— start SUPPLIED INFORMATION —

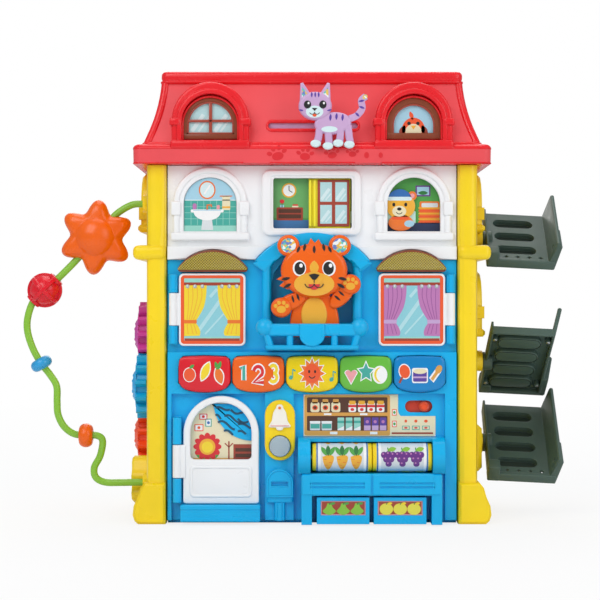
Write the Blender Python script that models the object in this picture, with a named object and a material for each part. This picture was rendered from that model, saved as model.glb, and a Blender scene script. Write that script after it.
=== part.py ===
# Activity playhouse for babies: a two-storey house with a mansard roof, opening windows and door,
# press buttons, rollers, three meshed gears, a bead wire and three zigzag ramps.
# Every size below is in millimetres. MM turns it into metres when a mesh is made.
# X runs along the front, Y from the front to the back, Z up; the origin is under the house's centre.
import math

import bmesh
import bpy
from mathutils import Matrix, Vector

MM = 0.001
GAP = 0.3            # left between pieces that touch
WALL = 3.0           # moulded wall
SEGMENTS = 12        # sides of a small round piece

# House
PANEL_HALF = 144.4   # half width of the front and back panels
FRONT = -95.0        # front face of the flat wall
BACK = 95.0          # back face of the back panel
LOWER_TOP = 263.0    # top of the blue storey
UPPER_TOP = 357.4    # top of the white storey
POST_OUT = 165.0     # outer face of the corner posts
POST_FRONT = 103.0   # posts stand this far from the middle, front and back
FOOT_OUT = 178.5
BELT_LOW = 263.0
BELT_HIGH = 277.7
RELIEF_FRONT = -101.0   # button band, pilasters and door block

# Roof
EAVE_LOW = 358.0
EAVE_HIGH = 378.0
EAVE_HALF = (178.0, 111.0)
ROOF_FLARE = ((377.0, 17.5), (388.0, 13.0), (397.0, 9.5), (408.0, 6.0), (420.0, 3.0), (431.0, 1.0),
              (440.0, 0.0))
ROOF_TOP_HALF = (150.0, 83.0)
CAP_HALF = (152.0, 85.5)
CAP_TOP = 453.0
DORMER_X = 101.2
DORMER_FRONT = -110.0
CAT_SLOT = (-44.0, 46.0, 394.7, 400.2)

# Arched windows of the upper storey and of the sides
ARCH_X = 101.8
ARCH_SPRING = 319.0
ARCH_OUTER = 37.0
ARCH_INNER = 26.5
ARCH_SILL = 290.5
CENTRE_OPENING = (-38.7, 39.7, 294.6, 344.7)

# Balcony
HOOD_HALF = 56.3
HOOD_PEAK = 290.0
HOOD_THICK = 15.0
HOOD_FRONT = -106.0
NICHE_HALF = 41.0
NICHE_BACK = -82.0
RAIL_Z = 193.5
RAIL_Y = -114.0

# Hinged windows, door and their pins
WINDOW = (66.3, 132.8, 177.2, 249.6)
WINDOW_HINGE = (138.4, -99.7)
DOOR = (-128.0, -53.0, 20.5, 127.5)
DOOR_HINGE = (-134.1, -106.0)
KNUCKLE_RADIUS = 4.2
PIN_RADIUS = 1.5

# Buttons
BUTTON_PITCH = 53.5
BUTTON_SIZE = (51.6, 36.4)
BUTTON_Z = 149.3
BUTTON_FRONT = -108.5

# Shop counter and rollers
COUNTER = (-10.6, 128.4)
COUNTER_FRONT = -121.0
ROLLER_RADIUS = 14.3
ROLLER_CENTRE = (-104.5, 66.8)
ROLLERS = ((0.0, 59.2), (59.8, 118.6))

# Gears
GEAR_TEETH = 12
GEAR_MODULE = 5.0
GEAR_X = -170.0
GEAR_CENTRES = ((12.0, 187.0), (-15.0, 133.4), (12.0, 79.8))

# Bead wire
WIRE_RADIUS = 3.6
WIRE_Y = -58.0

WIRE_ENDS = (321.0, 37.0)
WIRE_ROUTE = ((-161, 321), (-172, 321), (-184, 320), (-199, 311), (-209.5, 299), (-220, 287), (-230.5, 275),
              (-242, 262), (-259, 245), (-272.5, 233), (-284, 222), (-290, 205), (-290, 190), (-284.5, 173),
              (-276, 158), (-267, 146.5), (-260.5, 135), (-260, 119), (-259, 106), (-253, 94), (-243, 86.5),
              (-230.5, 84.8), (-219, 84.6), (-213.5, 79), (-216, 64), (-222, 52), (-220.5, 42), (-211, 37),
              (-195, 36.6), (-175, 37), (-161, 37))

# Each bead: its centre and a point that its bore runs towards, as (x, z)
BEADS = {
    "bead_star": ((-220, 287), (-242, 262)),
    "bead_ball": ((-272.5, 233), (-284, 222)),
    "bead_disc": ((-276, 158), (-284.5, 173)),
    "bead_oval": ((-230.5, 84.8), (-219, 84.6)),
}

# Ramps
RAMP_SLOPE = math.radians(35.0)
RAMP_DROOP = math.radians(3.0)
RAMP_INNER = 183.0
RAMP_FACE = 180.0
RAMP_WIDTH = 62.5
RAMP_WALL_HEIGHT = 28.0
RAMP_PITCH = 25.0
RAMPS = (("ramp_top", 291.0, 1, 3), ("ramp_middle", 164.0, -1, 4), ("ramp_lower", 78.0, 1, 4))
RAMP_BOSS_DROP = 5.0
RAMP_BOSSES = tuple((0.0, z - RAMP_BOSS_DROP, RAMP_FACE - GAP) for _, z, _, _ in RAMPS)

# Back
BACK_SCREWS = tuple((x, z) for x in (-134, 134) for z in (16, 120, 235, 348)) + ((0, 98), (0, 305))
BATTERY = (-44.0, 44.0, 31.0, 85.0)


def remove_all():
    for item in list(bpy.data.objects):
        bpy.data.objects.remove(item, do_unlink=True)


def material(name, hex_colour, roughness=0.35, metallic=0.0):
    made = bpy.data.materials.get(name)
    if made:
        return made
    made = bpy.data.materials.new(name)
    made.use_nodes = True
    channels = [int(hex_colour[i:i + 2], 16) / 255 for i in (0, 2, 4)]
    linear = [c / 12.92 if c <= 0.04045 else ((c + 0.055) / 1.055) ** 2.4 for c in channels]
    shader = made.node_tree.nodes["Principled BSDF"]
    shader.inputs["Base Color"].default_value = (*linear, 1.0)
    shader.inputs["Roughness"].default_value = roughness
    shader.inputs["Metallic"].default_value = metallic
    return made


def blue():
    return material("blue_abs", "00AEEF")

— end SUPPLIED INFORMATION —

→ **TO BE DONE**: Extract the lines above, from the first one through the one containing "SEGMENTS = 12", and return only those, unchanged.

→ **RESULT**:
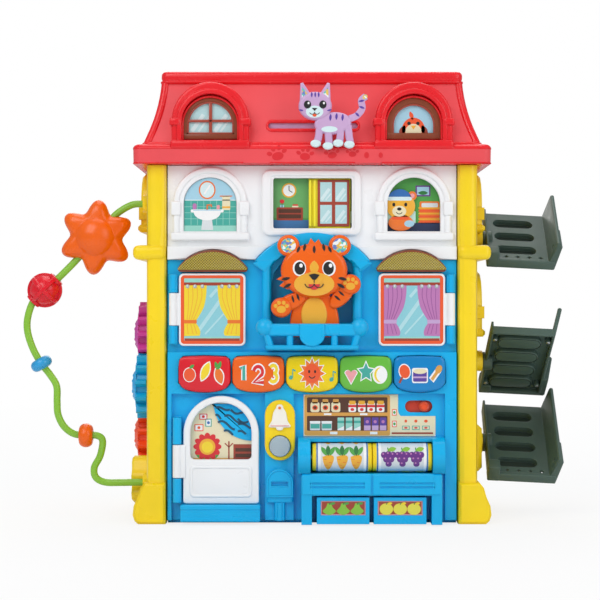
Write the Blender Python script that models the object in this picture, with a named object and a material for each part. This picture was rendered from that model, saved as model.glb, and a Blender scene script. Write that script after it.
=== part.py ===
# Activity playhouse for babies: a two-storey house with a mansard roof, opening windows and door,
# press buttons, rollers, three meshed gears, a bead wire and three zigzag ramps.
# Every size below is in millimetres. MM turns it into metres when a mesh is made.
# X runs along the front, Y from the front to the back, Z up; the origin is under the house's centre.
import math

import bmesh
import bpy
from mathutils import Matrix, Vector

MM = 0.001
GAP = 0.3            # left between pieces that touch
WALL = 3.0           # moulded wall
SEGMENTS = 12        # sides of a small round piece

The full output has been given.